> **Data**
====
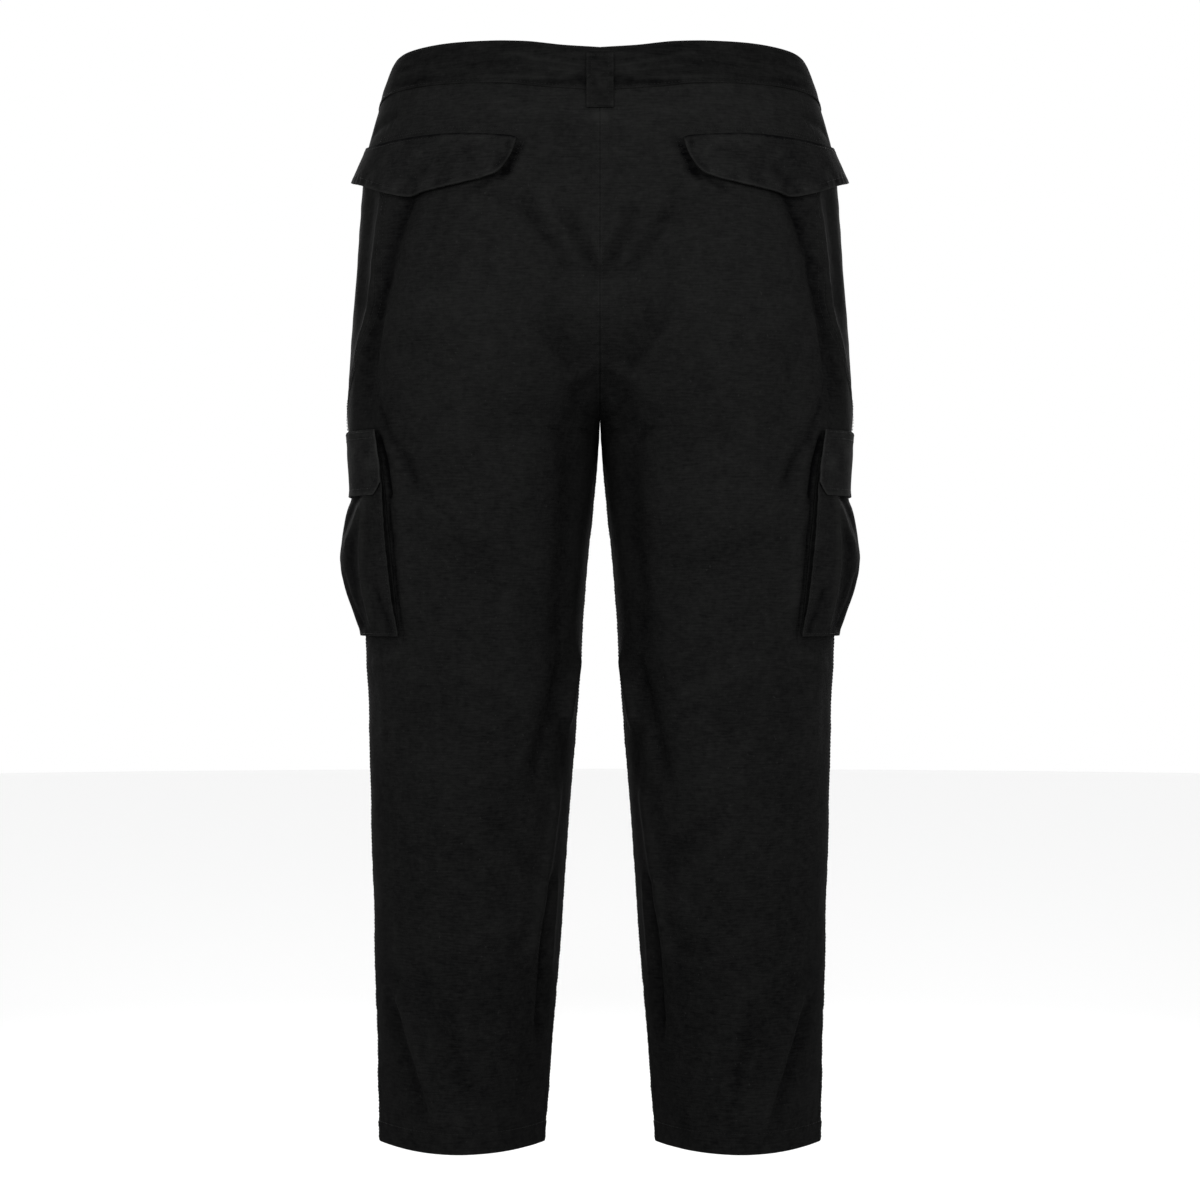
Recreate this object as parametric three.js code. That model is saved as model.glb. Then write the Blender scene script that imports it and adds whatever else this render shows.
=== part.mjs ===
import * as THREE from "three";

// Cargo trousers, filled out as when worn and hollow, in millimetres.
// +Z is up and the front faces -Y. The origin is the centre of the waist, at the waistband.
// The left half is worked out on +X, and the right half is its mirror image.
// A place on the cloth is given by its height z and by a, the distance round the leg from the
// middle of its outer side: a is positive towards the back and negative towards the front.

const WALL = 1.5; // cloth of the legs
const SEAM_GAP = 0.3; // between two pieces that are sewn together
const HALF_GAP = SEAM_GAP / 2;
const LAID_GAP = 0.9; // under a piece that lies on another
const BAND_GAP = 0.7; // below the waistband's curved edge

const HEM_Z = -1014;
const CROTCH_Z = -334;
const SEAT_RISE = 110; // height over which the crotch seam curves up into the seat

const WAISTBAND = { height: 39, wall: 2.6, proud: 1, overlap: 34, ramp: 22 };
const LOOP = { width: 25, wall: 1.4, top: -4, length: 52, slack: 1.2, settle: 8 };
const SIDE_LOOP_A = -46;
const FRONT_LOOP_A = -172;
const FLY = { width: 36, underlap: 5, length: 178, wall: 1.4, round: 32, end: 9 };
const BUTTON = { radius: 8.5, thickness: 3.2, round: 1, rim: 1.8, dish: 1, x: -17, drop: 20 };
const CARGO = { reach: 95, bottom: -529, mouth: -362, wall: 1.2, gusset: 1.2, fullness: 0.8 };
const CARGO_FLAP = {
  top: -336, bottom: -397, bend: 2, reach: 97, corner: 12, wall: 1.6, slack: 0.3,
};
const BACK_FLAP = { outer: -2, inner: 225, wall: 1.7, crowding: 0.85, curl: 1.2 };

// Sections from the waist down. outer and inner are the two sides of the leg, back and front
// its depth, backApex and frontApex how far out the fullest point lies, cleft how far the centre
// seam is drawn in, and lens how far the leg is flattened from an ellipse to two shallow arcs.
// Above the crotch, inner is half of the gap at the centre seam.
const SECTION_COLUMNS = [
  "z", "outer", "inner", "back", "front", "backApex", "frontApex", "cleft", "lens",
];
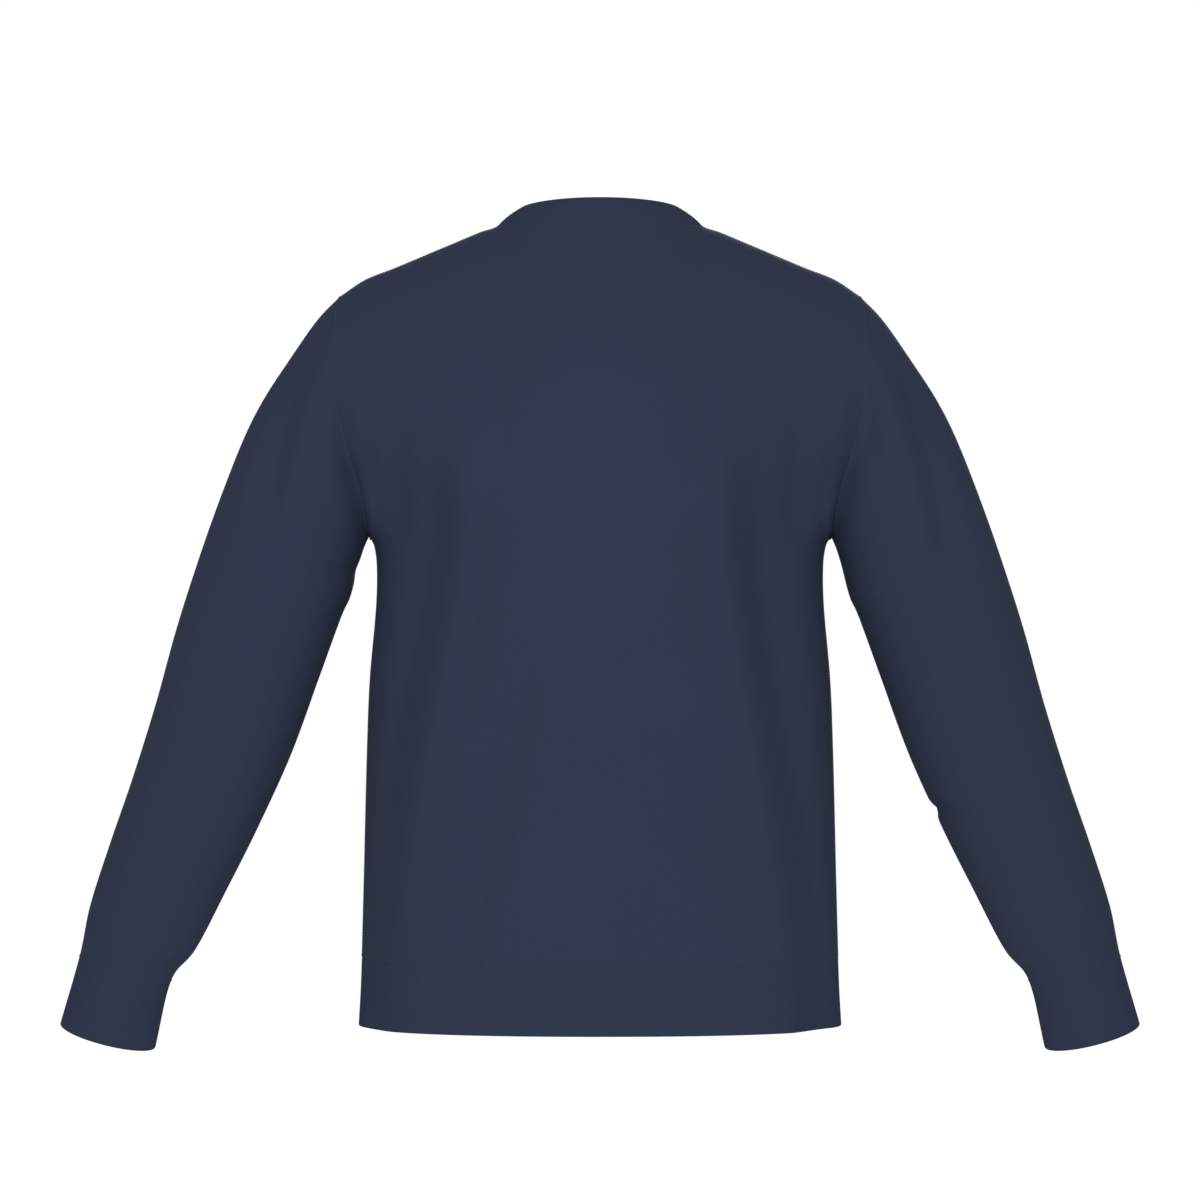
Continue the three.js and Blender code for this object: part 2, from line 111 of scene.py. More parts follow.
====
> **What to produce**
Print the records above verbatim from their first line to the line containing "import * as", both included, and stop there.

> **Problem solution**
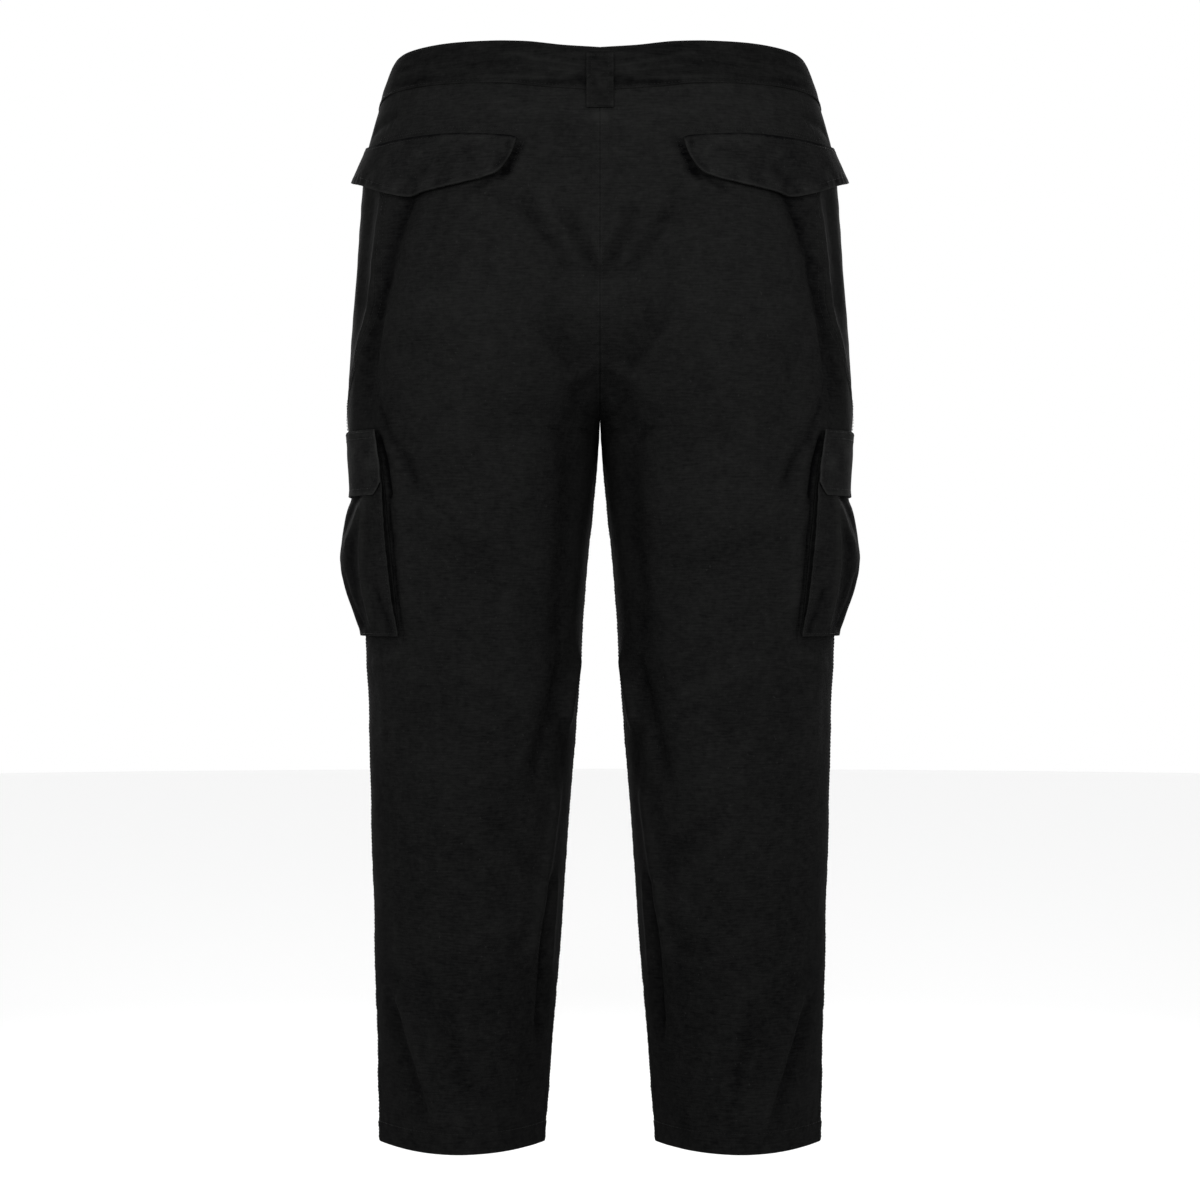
Recreate this object as parametric three.js code. That model is saved as model.glb. Then write the Blender scene script that imports it and adds whatever else this render shows.
=== part.mjs ===
import * as THREE from "three";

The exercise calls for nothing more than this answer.